Osman-Bey-Hassan qui, en apprenant le retour du général Desaix de Syène, s'était enfoncé dans

le désert, se rapprocha des bords du Nil. Desaix chargea Davoust de marcher avec la cavalerie contre ce bey, qui s'avança de son côté pour combattre. Ils se rencontrèrent, le 24, à Louqsor, l'un des villages situés sur l'emplacement de Thèbes; le choc fut terrible. La mêlée devint générale; on combattit corps à corps ; après 3 heures d'un engagement très-meurtrier, pendant lequel les Mamlouks sauvèrent un convoi de vivres considérable, ils abandonnèrent le champ de bataille, y laissant beaucoup des leurs et plusieurs kachefs. Osman - Bey - Hassan eut son cheval tué et fut blessé. Le chef-d'escadron Fontelle eut le crâne fendu d'un coup de sabre. Cette affaire ne fut pas heureuse pour la cavalerie française; seule, engagée avec ces guerriers si redoutables à cheval, elle eut 25 tués et 40 blessés.

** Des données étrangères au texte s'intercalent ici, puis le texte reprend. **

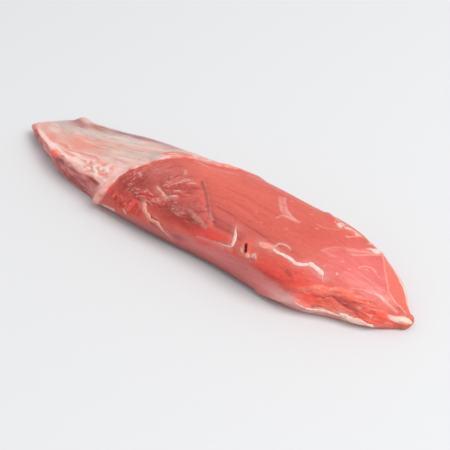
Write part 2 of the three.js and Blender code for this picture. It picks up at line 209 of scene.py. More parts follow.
# Colours as they look in that light, 0 to 255. A few go past 255, for slopes that get less light and still
# look bright.
PALETTE = {
    "lean": (227, 102, 86),
    "bright lean": (242, 115, 94),
    "strong lean": (214, 80, 67),
    "mauve lean": (211, 102, 95),
    "dark lean": (178, 66, 59),
    "deep red": (180, 44, 36),
    "fresh red": (258, 78, 63),
    "torn red": (278, 92, 72),
    "torn light": (284, 146, 120),
    "ear pink": (285, 176, 158),
    "pink lean": (241, 116, 111),
    "orange lean": (255, 122, 98),
    # Painted shade for the foot of the near wall and for its darker left part.
    "wall foot shade": (142, 82, 78),
    "shaded wall": (200, 105, 101),
    "wall": (226, 109, 104),
    "pink wall": (255, 142, 136),
    "white wall": (255, 206, 200),
    "foot fat": (278, 230, 214),
    "film grey": (220, 188, 180),
    "film pink": (242, 158, 147),
    "membrane": (242, 196, 183),
    "peach": (250, 164, 142),
    "beige": (219, 187, 166),
    "pale grey": (226, 212, 201),
    "blue grey": (200, 185, 181),
    "white pink": (266, 222, 211),
    "cream": (255, 232, 208),
    "fat pink": (247, 184, 171),
    "crumb fat": (255, 222, 206),
    "salmon fat": (256, 163, 142),
    "salmon": (244, 146, 128),
    "purple brown": (160, 112, 106),
    "mauve edge": (176, 128, 128),
    "brown red": (186, 102, 88),
    "cut side": (260, 129, 118),
    "pink cut": (255, 176, 166),
    "dark cut": (160, 70, 64),
    # Painted shade: the near-black inside of the slit and of a small hole.
    "slit": (60, 12, 8),
    "under": (200, 106, 101),
}
# Soft patches of colour: colour, centre along and round, reach along and round, slant, strength.
LEAN_DABS = [
    ("mauve lean", -16, 40, 16, 11, 0, 0.85),
    ("dark lean", -25, 28, 13, 8, 10, 0.95),
    ("dark lean", -32, 22, 4, 8, -10, 0.5),
    ("dark lean", -2, 28, 14, 5, 0, 0.8),
    ("mauve lean", 12, 29, 12, 5, 20, 0.7),
    ("mauve lean", 34, 32, 24, 3.6, 0, 0.7),
    ("bright lean", 22, 54, 26, 9, 0, 0.5),
    ("bright lean", 1, 57, 10, 4, 0, 0.9),
    ("strong lean", 74, 48, 13, 7, 0, 0.5),
    ("strong lean", 36, 62, 20, 4, 0, 0.3),
    ("deep red", 8, 21.5, 18, 2.6, 2, 0.9),
    # Painted highlight: a soft pale patch.
    ("film pink", -21, 43, 7, 5, 0, 0.4),
    ("pink lean", 96, 23, 16, 2.4, -12, 0.6),
    ("fresh red", 30, 23, 12, 3, 4, 0.9),
    ("fresh red", -28, 16, 14, 4.4, 0, 0.95),
    ("torn red", -20, 16.6, 6, 3, 0, 0.9),
    ("fresh red", 66, 22, 17, 4.6, -6, 0.8),
    ("torn red", 80, 18, 7, 4, -6, 0.7),
    ("fresh red", 32, 20.6, 14, 1.6, 4, 0.8),
    ("deep red", 66, 19.6, 12, 1.8, -4, 0.6),
    ("fresh red", -12, 25.5, 6, 3, 0, 0.7),
    ("orange lean", -5, 30, 4, 1.4, 0, 0.6),
    ("pink lean", 98, 34, 18, 12, -35, 0.9),
]
WALL_DABS = [
    # Painted shade: darker dabs on the near wall's left part and along its foot.
    ("shaded wall", -24, 8, 17, 6, 0, 0.9),
    ("wall foot shade", 4, 4.4, 24, 3.4, 0, 1),
    ("wall foot shade", 42, 3.6, 24, 3, 0, 0.9),
    ("pink wall", 28, 14, 18, 4, 5, 0.7),
    ("pink wall", 66, 12, 14, 6, -6, 0.95),
    ("white wall", 77, 9, 11, 4.4, -8, 0.95),
    ("fat pink", 20, 17.4, 16, 1.4, 6, 0.2),
    ("dark lean", 8, 13, 5, 2.2, 10, 0.7),
    ("fresh red", 24, 17.2, 6, 1.7, 5, 0.8),
]
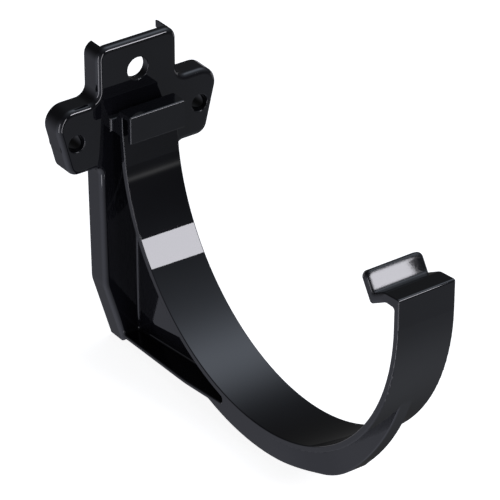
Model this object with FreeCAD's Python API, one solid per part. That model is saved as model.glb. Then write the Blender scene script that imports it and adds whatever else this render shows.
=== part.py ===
import FreeCAD, Part
import math
import os

# Gutter fascia bracket, moulded in one piece. Millimetres.
# X runs along the gutter, Y points into the fascia board, Z is up.
# The origin is on the fascia, midway between the two side screws.

V = FreeCAD.Vector

# Gutter and its place in front of the fascia
gutter_radius = 57.0
gutter_stand_off = 11.9
gutter_rise = 1.6

# Strap round the gutter
strap_width = 17.0
strap_wall = 1.75
back_turn = 9.4
back_gap = 0.4
back_wall = 1.5
lean_top = 1.2
lean_round = 20.0
edge_round = 0.3

# Clip that holds the back edge of the gutter
clip_top = 6.5
clip_bottom = -1.5
clip_slot = 2.4
clip_wall = 1.5
clip_round = 0.45

# Hook that holds the front bead of the gutter
hook_under = 5.35
hook_ridge = 8.35
hook_inner_round = 0.7
hook_outer_round = 0.6
shelf_wall = 2.45
shelf_run = 3.2
shelf_lean = 6.0
shelf_round = 3.0
slope_run = 5.7
slope_drop = 3.25
lip_lean = 32.5
lip_length = 7.9
lip_wall = 2.25
lip_corner = 1.6
lip_round = 0.7
lip_toe_round = 0.9

# Fixing plate: a panel with a skirt turned back to the fascia
plate_depth = 6.5
panel_wall = 2.4
skirt_wall = 1.8
front_round = 1.5

# Tab above the side lobes
tab_half = 12.25
tab_top = 24.7
tab_corner = 3.2
tab_neck = 3.2
ear_half = 9.95
top_hole_height = 16.2
top_hole = 6.3

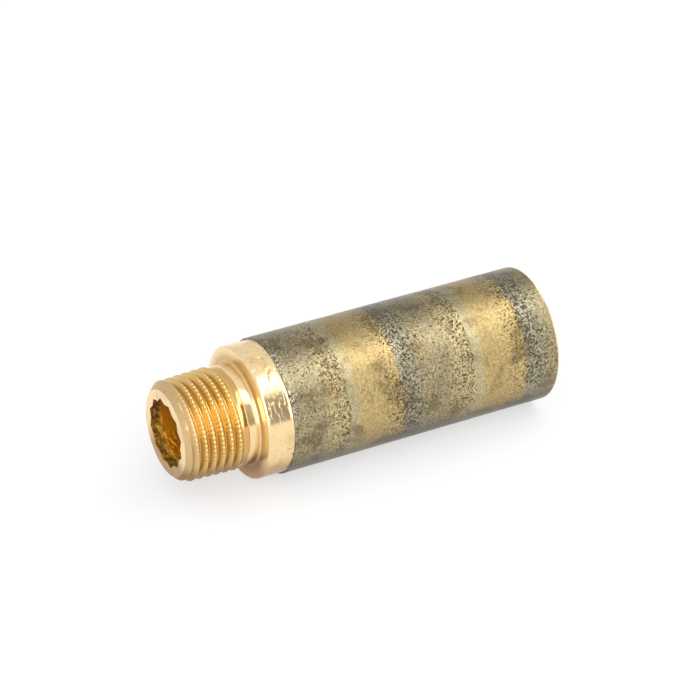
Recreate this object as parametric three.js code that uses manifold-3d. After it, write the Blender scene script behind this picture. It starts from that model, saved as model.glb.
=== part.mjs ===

Le même jour, le chef de brigade Conroux, fut attaqué à Qéné par 800 Arabes d'Yambo quiavaient entraîné avec eux beaucoup de fellâh. Il les repoussa et fut blessé. Ils revinrent à l'attaque, le chef de bataillon Dorsenne les chargea, ils furent mis dans une déroute complète, et perdirent 300 hommes.

Malgré toute la diligence qu'il avait faite, le général Friant n'arriva à Qéné, avec le 7. de hussards, que quelques heures après le combat. Instruit que les Arabes, après cet échec, s'étaient retirés à Samatha, il alla les attaquer et leur tua 200 hommes.